TAIPEI (Taiwan News)--Taiwan’s Council of Grand Justices (大法官) will announce the ruling on a case concerning same-sex marriage on May 24, which experts said is expected to have deep ramifications on the development of same-sex marriage in Taiwan.
The case arose from gay rights advocate Chi Chia-wei’s (祁家威) being turned down while applying for marriage registration with his male partner at the Household Registration Office in Wanhua District, Taipei City. An administrative lawsuit ensued, but the administrative court ruled against Chi.
Chi thought the section of Taiwan’s Civil Code defining marriage as an agreement made by the “male and the female parties” has stripped same-sex couples of their right to marriage and therefore is unconstitutional.
The Council of Grand Justices on March 24 began a session to hear the constitutional challenge concerning same-sex marriage, brought by Chi.

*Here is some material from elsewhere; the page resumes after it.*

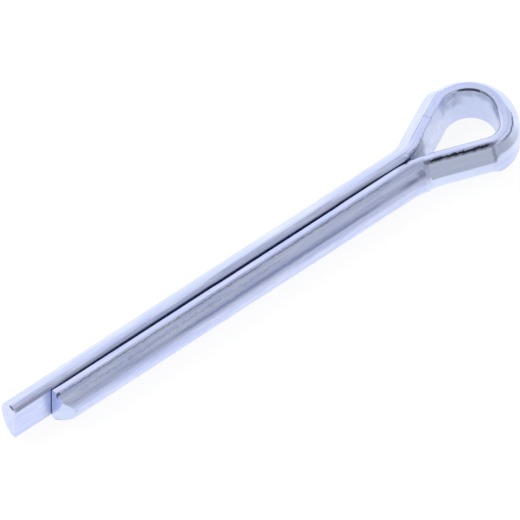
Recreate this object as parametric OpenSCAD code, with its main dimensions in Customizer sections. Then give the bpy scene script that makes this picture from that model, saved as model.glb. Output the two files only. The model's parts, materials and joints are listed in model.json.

This makes Taiwan the first Asian nation to agree to a constitutional interpretation on this issue, pushing for amendments to the Civil Code as a way to legalize same-sex marriage.
A retired judge who did not want to be identified said that if the law is ruled constitutional, it means same-sex couples will not be able to register their marriages at a household registry and therefore their marriages will not have legal protection, and if the law is ruled unconstitutional, same sex couples will have chances of being legally married. However, the retired judge said legal implications will depend on the actual content of the interpretation.
Attorney Huang Di-ying (黃帝穎) said that if the council thinks the current laws do not sufficiently protect same-sex marriage in the spirit of equal rights afforded to all citizens by the constitution, its ruling could also come as a form of warning that asks related agencies to rectify.
In this case, the solution of same-sex marriage will rest on amending laws, which is the responsibility of the Legislature.